Yes, many factors are making our work as RFS volunteers more complex and dangerous, but dismissing the biggest of the threats for the short term challenges is not a good idea for anyone.
Danielle Marsden-Ballard
Thank you for your comment, it is important for fire fighters to allow for climate change but we must accept the fact that our fuel loads are at catastrophic levels.
With improved land management practices, we stand a better chance of minimising environmental disaster.
The best way to deal with big fires is to prevent them from becoming big.
We can do this in a number of ways:
1. Improved land management and fuel reduction
2. Investing in early fire detection systems
3. Promoting early suppression (particularly on the bad days)

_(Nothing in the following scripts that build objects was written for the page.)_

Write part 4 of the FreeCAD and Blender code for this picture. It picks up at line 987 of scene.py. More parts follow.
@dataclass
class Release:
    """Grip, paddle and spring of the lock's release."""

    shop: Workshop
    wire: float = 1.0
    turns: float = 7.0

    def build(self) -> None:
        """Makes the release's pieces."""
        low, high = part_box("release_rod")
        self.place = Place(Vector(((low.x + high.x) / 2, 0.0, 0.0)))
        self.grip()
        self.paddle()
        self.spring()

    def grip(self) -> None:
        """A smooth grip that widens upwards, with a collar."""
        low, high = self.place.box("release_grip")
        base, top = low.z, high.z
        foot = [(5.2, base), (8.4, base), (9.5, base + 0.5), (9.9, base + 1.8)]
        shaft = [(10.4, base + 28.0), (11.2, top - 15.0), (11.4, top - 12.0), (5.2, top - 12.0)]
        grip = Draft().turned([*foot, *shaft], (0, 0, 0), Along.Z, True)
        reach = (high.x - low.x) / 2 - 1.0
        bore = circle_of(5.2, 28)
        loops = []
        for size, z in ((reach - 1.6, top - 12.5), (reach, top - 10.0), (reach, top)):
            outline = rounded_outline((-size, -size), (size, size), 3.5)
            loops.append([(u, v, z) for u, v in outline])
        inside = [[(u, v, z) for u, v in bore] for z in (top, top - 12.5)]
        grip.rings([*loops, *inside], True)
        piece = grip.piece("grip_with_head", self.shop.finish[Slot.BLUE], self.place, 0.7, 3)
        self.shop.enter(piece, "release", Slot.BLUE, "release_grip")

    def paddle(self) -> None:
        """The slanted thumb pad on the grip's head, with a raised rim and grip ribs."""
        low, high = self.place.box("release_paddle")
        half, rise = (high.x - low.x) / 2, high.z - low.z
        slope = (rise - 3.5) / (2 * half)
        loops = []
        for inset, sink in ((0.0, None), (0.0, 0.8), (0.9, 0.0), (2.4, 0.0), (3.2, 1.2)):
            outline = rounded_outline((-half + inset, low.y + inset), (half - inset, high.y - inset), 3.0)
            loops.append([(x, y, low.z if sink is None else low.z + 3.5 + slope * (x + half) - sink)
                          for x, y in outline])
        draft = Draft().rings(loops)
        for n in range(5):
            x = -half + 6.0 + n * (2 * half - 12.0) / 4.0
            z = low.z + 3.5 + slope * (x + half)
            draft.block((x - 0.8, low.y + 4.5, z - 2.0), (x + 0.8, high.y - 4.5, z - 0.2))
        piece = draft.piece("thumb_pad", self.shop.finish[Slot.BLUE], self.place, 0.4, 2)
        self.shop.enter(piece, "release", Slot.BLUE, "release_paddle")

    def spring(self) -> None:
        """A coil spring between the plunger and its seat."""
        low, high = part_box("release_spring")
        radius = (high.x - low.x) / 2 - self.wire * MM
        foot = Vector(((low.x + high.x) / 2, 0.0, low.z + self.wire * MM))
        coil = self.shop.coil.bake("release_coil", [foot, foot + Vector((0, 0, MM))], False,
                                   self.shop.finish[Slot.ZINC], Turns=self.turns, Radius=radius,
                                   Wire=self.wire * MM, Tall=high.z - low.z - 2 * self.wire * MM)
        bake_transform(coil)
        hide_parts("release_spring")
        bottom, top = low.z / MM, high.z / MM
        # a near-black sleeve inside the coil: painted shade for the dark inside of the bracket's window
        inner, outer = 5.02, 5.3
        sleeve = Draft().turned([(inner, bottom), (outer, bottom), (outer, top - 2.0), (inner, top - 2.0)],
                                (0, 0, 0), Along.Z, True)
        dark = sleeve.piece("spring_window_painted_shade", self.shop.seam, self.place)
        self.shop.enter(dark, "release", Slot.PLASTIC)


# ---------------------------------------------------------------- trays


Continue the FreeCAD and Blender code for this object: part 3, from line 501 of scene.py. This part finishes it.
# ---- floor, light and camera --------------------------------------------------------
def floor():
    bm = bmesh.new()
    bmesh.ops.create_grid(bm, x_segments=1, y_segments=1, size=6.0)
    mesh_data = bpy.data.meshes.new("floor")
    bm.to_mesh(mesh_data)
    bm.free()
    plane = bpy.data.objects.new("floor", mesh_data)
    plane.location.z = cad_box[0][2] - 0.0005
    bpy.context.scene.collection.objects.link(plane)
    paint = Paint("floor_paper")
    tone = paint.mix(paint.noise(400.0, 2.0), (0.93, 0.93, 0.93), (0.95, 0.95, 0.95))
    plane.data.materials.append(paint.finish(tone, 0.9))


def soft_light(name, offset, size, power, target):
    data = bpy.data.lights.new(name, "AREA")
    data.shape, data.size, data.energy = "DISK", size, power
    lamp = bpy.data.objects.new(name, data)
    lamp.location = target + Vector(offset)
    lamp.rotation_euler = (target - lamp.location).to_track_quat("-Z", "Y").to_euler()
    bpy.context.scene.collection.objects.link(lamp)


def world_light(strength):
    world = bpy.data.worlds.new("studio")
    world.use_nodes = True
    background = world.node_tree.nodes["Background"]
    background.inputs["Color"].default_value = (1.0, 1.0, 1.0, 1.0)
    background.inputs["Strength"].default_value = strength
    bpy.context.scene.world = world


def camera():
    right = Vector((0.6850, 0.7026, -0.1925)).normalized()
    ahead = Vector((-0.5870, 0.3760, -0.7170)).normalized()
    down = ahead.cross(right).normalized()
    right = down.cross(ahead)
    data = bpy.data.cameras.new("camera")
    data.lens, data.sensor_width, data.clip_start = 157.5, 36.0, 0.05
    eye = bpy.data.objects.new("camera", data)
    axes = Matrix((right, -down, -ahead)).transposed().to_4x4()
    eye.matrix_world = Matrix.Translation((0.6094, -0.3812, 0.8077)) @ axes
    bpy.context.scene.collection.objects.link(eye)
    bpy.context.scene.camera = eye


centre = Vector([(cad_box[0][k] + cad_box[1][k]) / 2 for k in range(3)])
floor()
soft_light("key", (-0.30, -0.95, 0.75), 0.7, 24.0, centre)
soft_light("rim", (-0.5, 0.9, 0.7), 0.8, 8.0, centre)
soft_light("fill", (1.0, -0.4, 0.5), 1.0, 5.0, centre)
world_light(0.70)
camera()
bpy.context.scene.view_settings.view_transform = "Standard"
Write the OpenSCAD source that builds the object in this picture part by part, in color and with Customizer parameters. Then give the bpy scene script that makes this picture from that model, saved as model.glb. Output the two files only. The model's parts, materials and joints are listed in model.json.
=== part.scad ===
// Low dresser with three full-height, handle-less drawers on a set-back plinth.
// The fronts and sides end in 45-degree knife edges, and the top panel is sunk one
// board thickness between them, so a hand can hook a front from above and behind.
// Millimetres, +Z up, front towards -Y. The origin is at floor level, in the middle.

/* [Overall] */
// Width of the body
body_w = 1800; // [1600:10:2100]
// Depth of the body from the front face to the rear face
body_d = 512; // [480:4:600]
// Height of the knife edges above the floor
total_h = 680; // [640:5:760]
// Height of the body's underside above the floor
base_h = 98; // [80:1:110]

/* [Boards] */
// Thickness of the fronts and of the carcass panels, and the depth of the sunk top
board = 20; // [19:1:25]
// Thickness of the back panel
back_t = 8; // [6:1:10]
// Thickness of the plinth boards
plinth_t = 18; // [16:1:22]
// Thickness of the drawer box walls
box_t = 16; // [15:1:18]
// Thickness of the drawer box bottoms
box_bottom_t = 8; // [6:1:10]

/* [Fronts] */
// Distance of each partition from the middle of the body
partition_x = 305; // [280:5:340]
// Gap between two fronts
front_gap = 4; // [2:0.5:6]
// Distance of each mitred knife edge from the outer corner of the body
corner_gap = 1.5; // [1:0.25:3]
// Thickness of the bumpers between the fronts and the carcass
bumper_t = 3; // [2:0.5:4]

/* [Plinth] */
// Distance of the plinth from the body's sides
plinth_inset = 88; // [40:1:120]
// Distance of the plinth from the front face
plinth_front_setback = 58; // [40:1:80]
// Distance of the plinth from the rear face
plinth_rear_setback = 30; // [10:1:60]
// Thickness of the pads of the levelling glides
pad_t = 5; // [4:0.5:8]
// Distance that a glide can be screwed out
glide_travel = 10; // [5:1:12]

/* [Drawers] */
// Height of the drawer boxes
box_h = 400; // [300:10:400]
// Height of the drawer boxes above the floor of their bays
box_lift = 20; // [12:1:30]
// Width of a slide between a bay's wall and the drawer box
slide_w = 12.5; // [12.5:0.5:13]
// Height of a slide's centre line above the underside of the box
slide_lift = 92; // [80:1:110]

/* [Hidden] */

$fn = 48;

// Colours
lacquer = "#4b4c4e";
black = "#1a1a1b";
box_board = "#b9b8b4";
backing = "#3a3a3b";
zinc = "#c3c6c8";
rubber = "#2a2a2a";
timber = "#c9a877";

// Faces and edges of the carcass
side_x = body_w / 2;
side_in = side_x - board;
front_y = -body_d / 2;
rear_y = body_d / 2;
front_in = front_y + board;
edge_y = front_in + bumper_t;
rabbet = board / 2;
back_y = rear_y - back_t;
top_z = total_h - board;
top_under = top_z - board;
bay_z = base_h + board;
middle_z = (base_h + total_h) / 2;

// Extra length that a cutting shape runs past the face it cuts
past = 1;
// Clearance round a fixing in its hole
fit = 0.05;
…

Leave the very big aircraft in the hanger and fly out the Remote Area Fire Teams whilst the fire is manageable. Of course, that will only work if it is dove-tailed into points 1 and 2 above.
Best Regards
Mick Holton
yes totally agree Mick. The RAFT team in this area was “disappeared” to the astonished disbelief and disappointment of those involved. Some of this comes from the state government public sector mentality, that the only safe decision is no decision and taking no action with risk, with the consequence that disastrous fires are worse… BUT you can’t blame a senior public servant or the real culprits driving this, the Minister, cabinet and the government of the day, and that is regardless of party.
We also need to understand and adapt firestick burning and how it works for each region and our altered landscapes, as well as incorporate modern equivalents are needed to keep the understory and the fuel load low.
I recently posted on our brigade FB page, on the use of goats for cleaning out the understory and overgrowth.
You can reduce your own fire risk with selective grazing by goats. “Goats mimic a cool, late-season understory burn,” Madsen said. “They eat all the leaves from shrubs and seedlings, reducing the amount of regeneration so it’s not so dense in the future.”